9. „Songs From the Wood“
Songs From the Wood (1977)
Ich habe „Songs From the Wood“ auf der Grundlage von Elementen aus Folklore und Fantasiegeschichten sowie Traditionen der britischen Landwelt geschrieben. Unser PR-Mann, Jo Lustig, hatte mir zu Weihnachten ein Buch über englische Folklore geschenkt, und als ich darin blätterte, fand ich viele kleine interessante Ideen, Figuren und Geschichten, aus denen ich eine Reihe von Songs entwickeln wollte. Man könnte „Songs From the Wood“ als zeitgenössisches Folk-Rock-Album bezeichnen, in dem Sinne, dass es ein Rockalbum ist, aber eine gewisse Folk-Atmosphäre hat und überhaupt nichts mit Blues, Jazz oder schwarzer amerikanischer Musik zu tun hat. Der Titelsong ist sehr schön, weil er viele sorgfältig ausgearbeitete Harmonien enthält, die ich selbst im Studio gesungen habe. Aber wahrscheinlich mehr als bei jedem anderen Jethro-Tull-Album haben die Jungs in der Band Elemente zum Arrangement beigetragen, die ich für ziemlich kreativ halte. Ein oder zwei von ihnen waren die Autoren einiger Songs und erhielten tatsächlich ihren angemessenen, wissenschaftlich berechneten Anteil an den mechanischen Tantiemen auf Lebenszeit. Nun ja, zumindest bis 70 Jahre nach ihrem Tod, wenn das Urheberrecht ausläuft. Aber sie können sich sicher sein, dass noch eine Weile lang ein paar Münzen durch den Briefkasten fallen werden.
10. „Farm on the Freeway“
Crest of a Knave (1987)
Auch hier geht es wieder um das Leben auf dem Bauernhof. Es ist eher sozialer Realismus. In diesem Song spreche ich über die Zeit, als insbesondere die amerikanische Landwirtschaft aufgrund des Straßenbaus unter enormem Druck und bedroht war. Die wirtschaftliche Lage wurde für alle immer schwieriger, nicht nur für die amerikanischen Bauern, sondern für Bauern fast überall. Für mich schien es eine gute Gelegenheit zu sein, über ein interessantes Thema zu schreiben. Es musste einfach in Amerika spielen, nicht in Europa; es ist schließlich nicht „Farm on the Autobahn“.

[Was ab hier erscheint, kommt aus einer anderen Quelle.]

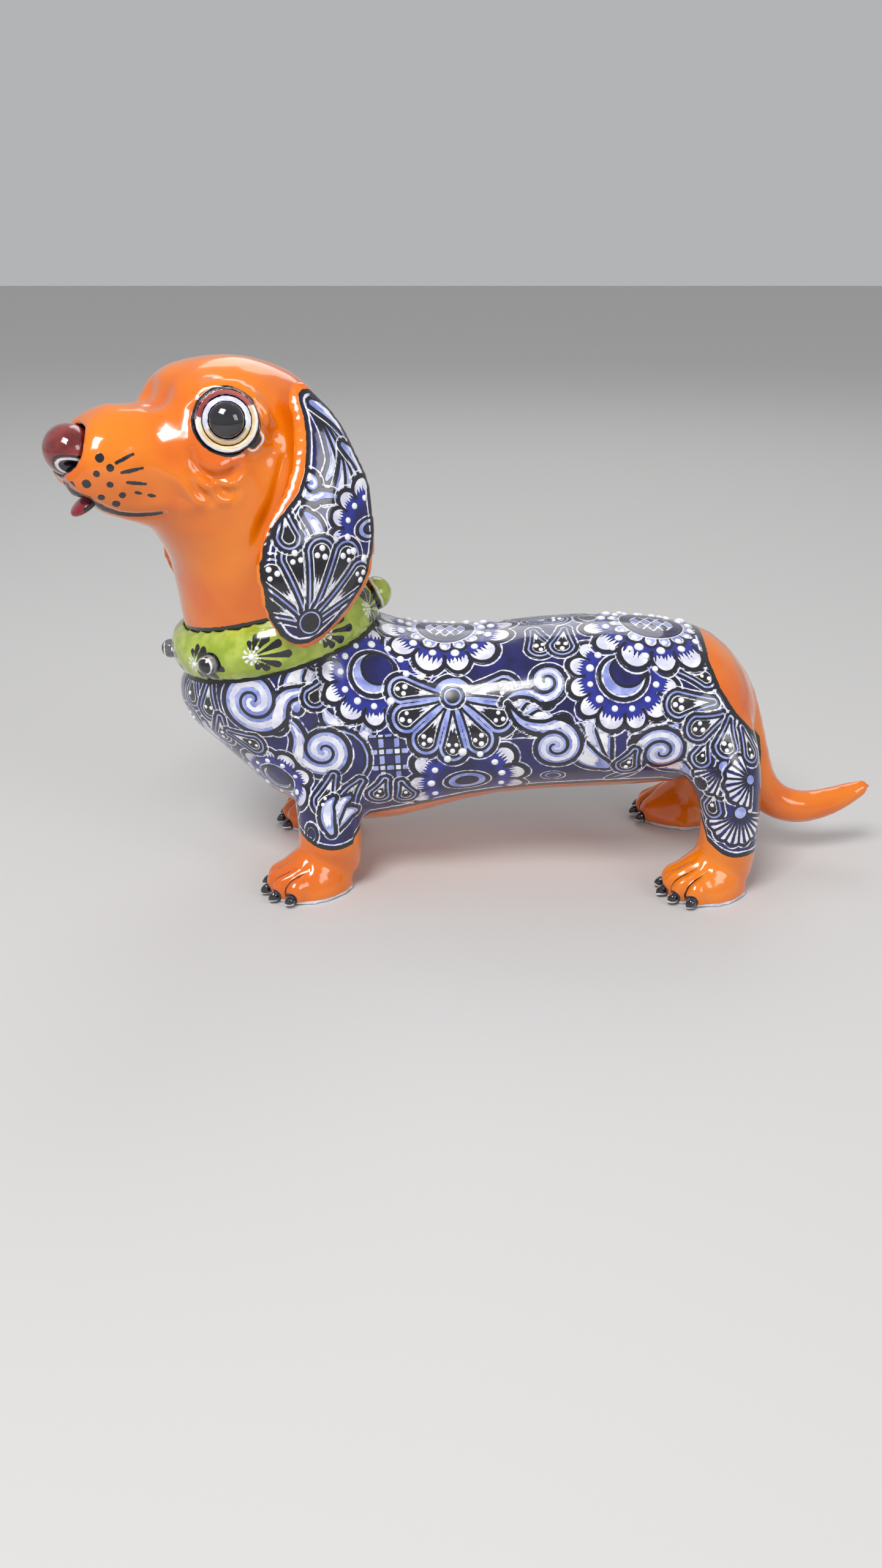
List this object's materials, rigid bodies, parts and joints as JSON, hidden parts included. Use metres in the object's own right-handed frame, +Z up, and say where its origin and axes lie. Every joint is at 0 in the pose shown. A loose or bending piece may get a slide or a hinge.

Wir haben für dieses Album den Heavy-Metal-Grammy gewonnen, was ein etwas seltsames Ereignis war. Ich glaube nicht, dass die Leute für Jethro Tull gestimmt haben, weil wir in dieser Kategorie waren; es war einfach eine Gelegenheit, Jethro Tull einen Grammy zu geben, weil wir ein Haufen netter Leute waren, die noch nie einen Grammy gewonnen hatten. Und ehrlich gesagt, wenn es eine Kategorie für den besten einbeinigen Flötenspieler gegeben hätte, hätte ich die auch gewonnen, aber die gab es nicht.